The time arrives, when you have reached a certain age, when you want to look at the past and see if you can make any sense of it all. Was it part of a carefully conceived plan, designed to ensure you had just enough good and bad experiences to keep you on ‘the straight path’? Was it just a random collection of events, any one of which could have been totally different dependent on a single flap of a butterfly’s wings?
I recently listened to a conversation on the radio where a well known psychologist was adamant that everything that composed a person’s personality and circumstances was based purely on ‘nurture’ while another guest who was an expert regarding DNA and genes, put forward the view that there was a genetic component, although admittedly a small one. This was dismissed by the psychologist who ultimately ended up sounding like a catholic priest from the 15th century or a spokesman for daesh, so intolerant was he of his fellow guest’s point of view.
However, if the psychologist is right (or even if his is only a partial view which later knowledge will supersede), surely there is some value in examining the events that happened years ago to see how they might have influenced one’s later life.
I often think about incidents that took place at Xaverian College in the 1960s, and St Anne’s Prep School in the 1950s. The intensity with which I can recall them indicates to me the importance they have exerted over the years. But as my father and his brother both attended Xaverian maybe there is a genetic component too…
FriendsReunited is now closed and it looks like all that history is lost forever. I am hoping this site may eventually act as a repository for past pupils from their old grammar school days to capture the experience and history of the place before we all turn to dust.
This site is about my experiences at Xaverian College, Victoria Park in the Sixties, as well as St Anne’s Preparatory School, Fallowfield which was also run by the Xaverian Brothers and acted as a feeder school for the grammar school. I hope it is an affectionate look but I will try and be as accurate as I can. These schools were set up by a Catholic order of brothers, based in the U.S., the Xaverian Brothers.
Although I left in 1965 with two ‘O’ Levels, too ashamed to collect myself, I think many of the experiences I had rather than the academic achievements I missed, have stood me in good stead over the years. I have now retired (if looking after grandchildren could ever be called ‘retired’) after careers in printing followed by Further Education which I left after several years as a software developer.
I hope to give a flavour of the education system in the Fifties and Sixties as well as some of the events which influenced my life over the following years. Oh, and I hope it occasionally makes you smile.
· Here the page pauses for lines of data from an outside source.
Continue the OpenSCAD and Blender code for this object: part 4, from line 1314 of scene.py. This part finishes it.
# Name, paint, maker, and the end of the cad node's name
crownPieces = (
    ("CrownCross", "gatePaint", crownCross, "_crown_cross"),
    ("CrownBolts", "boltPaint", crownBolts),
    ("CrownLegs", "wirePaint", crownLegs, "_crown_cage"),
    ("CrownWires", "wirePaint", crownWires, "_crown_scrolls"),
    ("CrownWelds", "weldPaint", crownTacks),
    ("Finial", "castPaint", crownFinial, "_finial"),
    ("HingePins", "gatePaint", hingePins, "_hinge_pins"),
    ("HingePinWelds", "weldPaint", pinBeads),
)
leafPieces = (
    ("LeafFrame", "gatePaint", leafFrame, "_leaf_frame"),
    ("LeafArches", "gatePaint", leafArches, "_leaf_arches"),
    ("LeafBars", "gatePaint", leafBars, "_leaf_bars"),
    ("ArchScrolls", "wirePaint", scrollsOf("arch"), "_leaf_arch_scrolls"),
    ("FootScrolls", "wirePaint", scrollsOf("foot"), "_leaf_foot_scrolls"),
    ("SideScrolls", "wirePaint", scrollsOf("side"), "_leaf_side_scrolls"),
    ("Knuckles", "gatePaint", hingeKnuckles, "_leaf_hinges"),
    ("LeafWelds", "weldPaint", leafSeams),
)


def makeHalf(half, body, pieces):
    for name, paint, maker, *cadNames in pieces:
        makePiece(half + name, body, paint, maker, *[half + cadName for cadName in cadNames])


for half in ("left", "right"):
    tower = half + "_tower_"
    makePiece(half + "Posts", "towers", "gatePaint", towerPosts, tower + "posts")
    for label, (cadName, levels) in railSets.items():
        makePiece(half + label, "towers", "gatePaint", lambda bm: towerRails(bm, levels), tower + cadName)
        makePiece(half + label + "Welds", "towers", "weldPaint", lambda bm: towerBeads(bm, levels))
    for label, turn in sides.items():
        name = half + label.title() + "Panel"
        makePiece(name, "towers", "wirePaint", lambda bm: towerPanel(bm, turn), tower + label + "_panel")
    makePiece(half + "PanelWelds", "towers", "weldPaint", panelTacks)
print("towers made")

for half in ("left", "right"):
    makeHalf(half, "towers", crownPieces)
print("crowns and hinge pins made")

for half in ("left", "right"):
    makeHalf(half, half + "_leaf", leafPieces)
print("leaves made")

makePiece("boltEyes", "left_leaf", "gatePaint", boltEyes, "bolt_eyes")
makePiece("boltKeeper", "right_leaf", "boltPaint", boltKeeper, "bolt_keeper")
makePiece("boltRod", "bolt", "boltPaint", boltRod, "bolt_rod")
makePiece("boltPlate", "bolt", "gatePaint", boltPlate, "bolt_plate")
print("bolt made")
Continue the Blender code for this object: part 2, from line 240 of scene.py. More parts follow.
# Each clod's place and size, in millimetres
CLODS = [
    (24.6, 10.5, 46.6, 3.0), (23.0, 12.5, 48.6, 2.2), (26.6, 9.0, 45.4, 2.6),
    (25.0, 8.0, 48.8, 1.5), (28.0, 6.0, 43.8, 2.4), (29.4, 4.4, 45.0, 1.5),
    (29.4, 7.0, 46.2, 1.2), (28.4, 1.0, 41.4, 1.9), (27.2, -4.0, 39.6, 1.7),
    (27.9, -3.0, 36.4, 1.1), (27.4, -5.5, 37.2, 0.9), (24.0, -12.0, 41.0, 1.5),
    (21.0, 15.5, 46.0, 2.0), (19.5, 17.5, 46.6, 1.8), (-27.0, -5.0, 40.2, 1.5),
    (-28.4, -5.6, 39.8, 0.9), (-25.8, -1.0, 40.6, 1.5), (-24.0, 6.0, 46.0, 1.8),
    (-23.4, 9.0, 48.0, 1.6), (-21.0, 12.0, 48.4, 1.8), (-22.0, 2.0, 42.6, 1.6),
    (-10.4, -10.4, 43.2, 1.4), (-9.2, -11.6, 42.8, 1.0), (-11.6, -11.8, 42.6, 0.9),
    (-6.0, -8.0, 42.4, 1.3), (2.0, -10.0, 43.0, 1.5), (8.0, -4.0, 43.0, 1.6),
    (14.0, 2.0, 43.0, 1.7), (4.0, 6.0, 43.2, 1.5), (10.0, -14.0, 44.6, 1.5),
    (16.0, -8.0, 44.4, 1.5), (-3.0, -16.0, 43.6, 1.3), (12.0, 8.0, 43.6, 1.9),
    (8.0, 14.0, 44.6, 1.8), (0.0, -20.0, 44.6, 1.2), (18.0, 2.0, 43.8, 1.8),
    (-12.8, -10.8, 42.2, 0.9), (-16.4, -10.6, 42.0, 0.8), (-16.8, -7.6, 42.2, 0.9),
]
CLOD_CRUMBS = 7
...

Robert Cummings – St Anne’s Prep – 1957-59, Xaverian College 1959-65
Xaverian College Manchester was, until the 1970s, a grant maintained grammar school. It had been one since it first moved to Victoria Park in 1903. This site is devoted to the grammar school history and has no connection with the present college, housed in the same premises. Xaverian changed to a very successful mixed Sixth Form College and continues to prosper.
The site aims to preserve the character and events of its previous incarnation with an emphasis on the Sixties as there are still (one hopes) many of the former pupils still alive, retired with time on their hands enough to search the site out!
If you have any memories of that time, in any capacity, please register and then share your views and experiences on the forum.
Firstly, my credentials. I went to Xaverian College, Victoria Park from 1960 to 1965 when I left with a total of two O levels (Eng Lang and Geography for those with a morbid curiosity). My father had also trod the same path roughly between 1925 and 1931. He always told me he had left with his School Certificate but as he left to become an apprentice compositor (as did I) I can’t imagine he did a whole lot better than I did.
My father had an elder brother who was my namesake – Robert Cummings – who made the leap from solid working class background to English teacher in a grammar school near Hull, thus demonstrating that social mobility did exist before the Second World War. Oh, and he fought in that against the Japanese in Burma. The only Xaverian story about him that I remember my father telling me was that he had been a prefect who had seen my father, his brother, jump up and pull at a tree branch on the way to school. He reported my father who was caned by the redoubtable Brother Martin as a result. There was still an element of resentment sixty years later. According to my father’s account, Brother Martin had a selection of canes, each with a different thickness and chose an appropriate one based on what criteria I know not. He must have been quite clever as he won the prize medal displayed below.
The engraving reads: ‘Pro Scholae Fidelitate’ R.G Cummings. Translated by Google, this appears as: ‘For Schools Fidelity’. What does that mean? I have no idea unless ‘well done for grassing your brother!